La fréquentation de l'école est irrégulière, les enfants âgés de plus de 10 ans, sont souvent employés aux travaux des champs, de la maison ou à la garde des bestiaux lorsque la ferme en a besoin. Pour certains, l'école commence en décembre et se termine en mars.

 

Les instituteurs informent la population sur les problématiques liées à la guerre. Les emprunts de la défense nationale font aussi partie des thèmes évoqués. L'école participe aux œuvres auxiliaires de la défense nationale par la collecte de toutes natures (espèces, linge, tricots, couture, denrées non périssables ...).

Sous l'égide des institutrices les filles sont encouragées à tricoter ou coudre chaussettes, passe-montagnes et autres pièces qui sont adressées au front. Les enfants sont aussi mis à contribution pour quêter et inciter la population à souscrire les emprunts de la défense nationale.

Ci-contre : exemple de devoirs donnés aux élèves pendant la guerre 1914 1918 (source musée de l'éducation)

(Ces documents ne se rapportent pas aux écoles de Saint Amand)



Les femmes et les familles

Dés le 6 août 1914, le président du Conseil René Viviani lance un appel aux femmes françaises. Il leur demande d'achever les récoltes de l'année et de préparer celles de l'année prochaine.

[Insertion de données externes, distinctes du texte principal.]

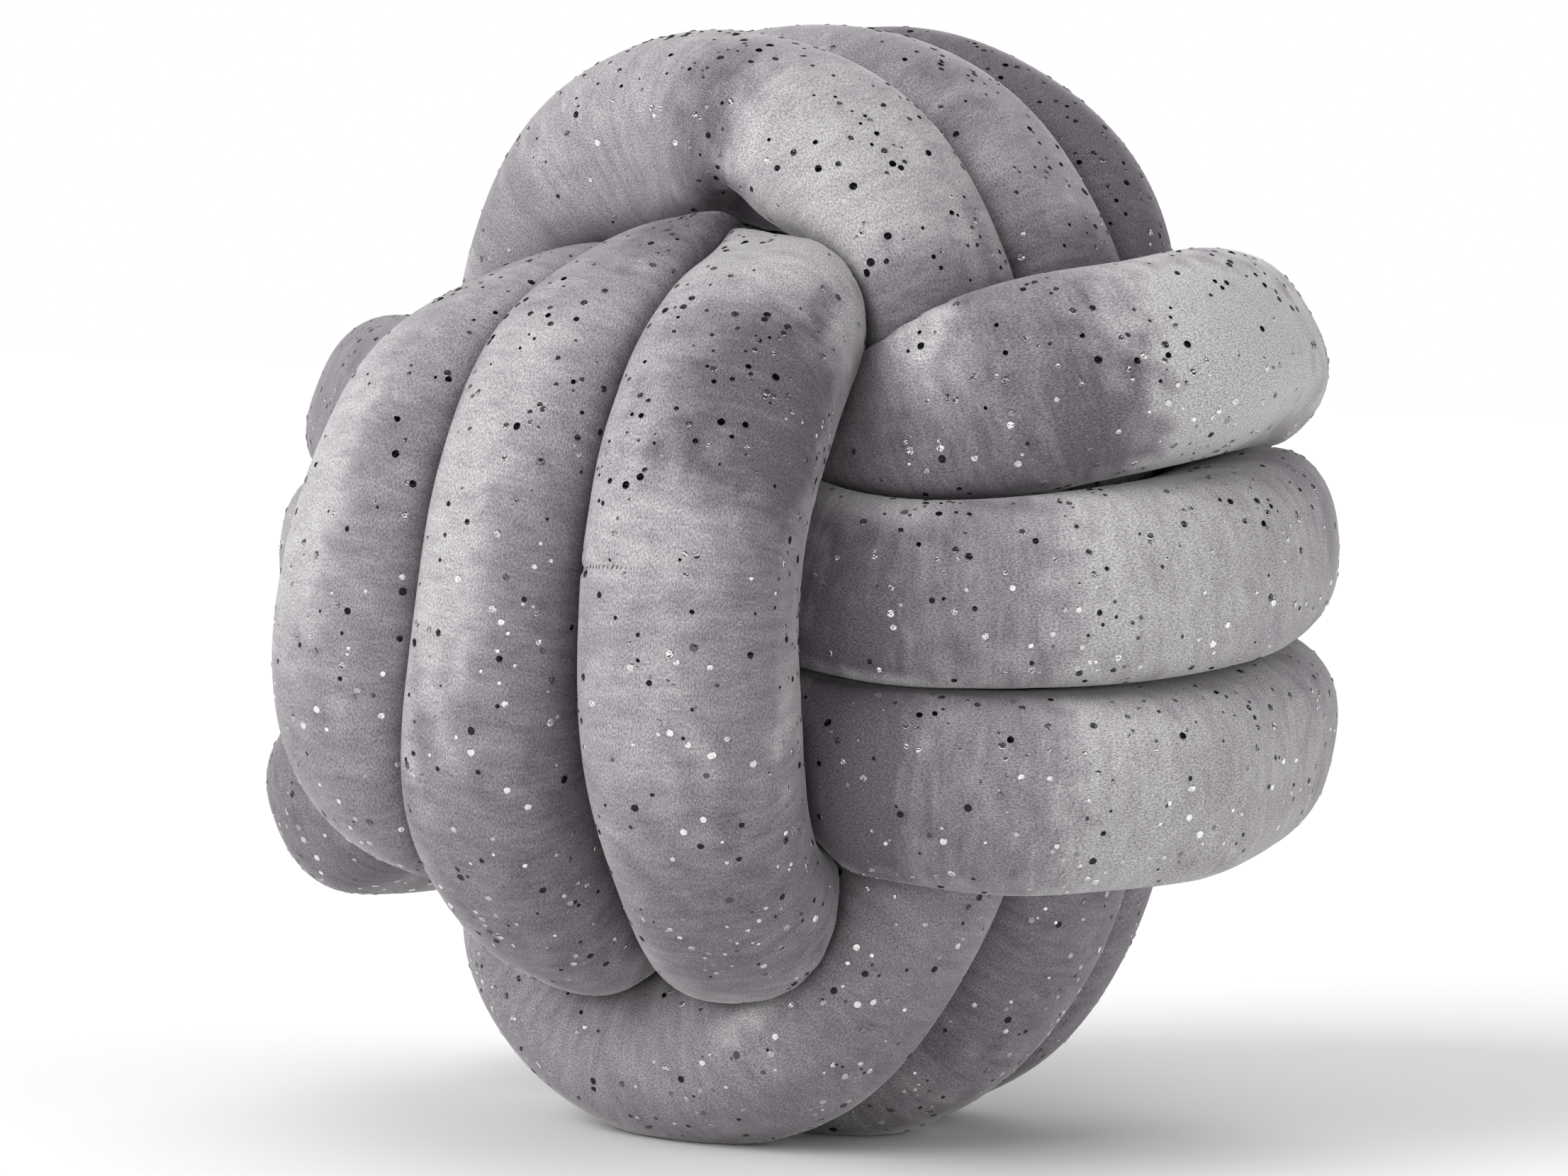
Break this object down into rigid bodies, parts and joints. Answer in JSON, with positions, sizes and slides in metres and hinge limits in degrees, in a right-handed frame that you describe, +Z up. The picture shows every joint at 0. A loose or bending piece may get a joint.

Les femmes ont maintenant la charge de gérer les exploitations. Cette tâche est dure, difficile et épuisante sans les animaux de trait qui ont été réquisitionnés. Aidées par les enfants et les vieillards, en suivant les conseils donnés par les hommes dans les courriers, elles relèvent le défi.

 

En 1917, pour faire face à la pénurie de denrée, les enfants sont appelés officiellement par le ministre de l'agriculture à apporter leur aide pour les travaux des champs comme le montre l'affiche ci-contre.

 

La loi du 5 août 1914 octroie aux familles des mobilisés soutiens de famille, pour toute la durée de la guerre, une allocation journalière de 1,25 francs avec majoration de 0,50 franc par enfant à charge de moins de 16 ans. Cette allocation constitue une aide précieuse pour les femmes d'autant plus que les prix, même alimentaires, ont  plus que doublé, par exemple le lait qui valait 0,10 franc le litre en 1914 se vend 0,25 franc le litre en 1917. Certaines denrées sont chères et rationnées, c'est le cas du sucre, du café. Des secours sont également apportés aux familles nécessiteuses par la commune. La loi sera modifiée (les montants augmentés et son champ d'application élargi) durant le cours de la guerre.

 

Une pension est attribuée aux veuves et aux orphelins de guerre dès le début du conflit mais il faudra attendre 1917 pour que soit votée la loi sur les pupilles de la Nation qui instaure "leur adoption" par l’État, et leur prise en charge jusqu’à leur majorité.

 

Pour les femmes les années de guerre sont des années d'angoisse, angoisse pour le foyer, les enfants, pour les récoltes, l'exploitation. Mais la principale peur qui les obsède jours et nuits c'est l’inquiétude pour leurs hommes au front. Les rumeurs, les nouvelles alarmistes, les témoignages des poilus en permission dénonçant la violence des combats et la vie dans les tranchées, alimentent l'anxiété.

 

Toutes les familles attendent la fin du conflit.


 

Le  11 novembre 1918 à Saint Amand Magnazeix

Ce lundi matin 11 novembre est un frais matin d'automne, les champs sont recouverts d'une fine couche de gel. La brume tarde à se dissiper. Les habitants sont chez eux, vaquant à leurs travaux habituels. Ils attendent  ... Des rumeurs concernant la fin prochaine de la guerre sont bien parvenues jusqu'au village sans confirmation pour l'instant ... alors les habitants espèrent attentifs aux bruits extérieurs ...

En fin de matinée, un télégramme officiel arrive :

"11.11.1918 - Officiel - 11h20 - Préfet à Maires et Receveurs des Postes
Prévenez tous les Maires que l'armistice a été signé. Prendre toutes dispositions pour qu'à 16h30 les cloches de toutes les villes et villages sonnent à toute volée. Pavoiser les édifices aux couleurs alliées, salve d'artillerie aussi intense que possible."

La dépêche est aussitôt affichée en mairie, la nouvelle se répand comme une traînée de poudre. De tous les hameaux les gens convergent vers le Bourg, pleins d'enthousiasme. Accompagnée par la sonnerie des cloches et des chants patriotiques, cette nouvelle est accueillie avec une immense joie et un grand soulagement. Enfin, les parents, les épouses, les enfants ne trembleront plus pour les hommes qui vont revenir au village, car c'est sûr ils seront bientôt de retour dans leurs foyers.

Au milieu de cette allégresse, certaines familles n’ont pas le cœur à se réjouir car leurs pensées sont tournées vers leurs proches décédés pendant le conflit ou prisonniers détenus en Allemagne.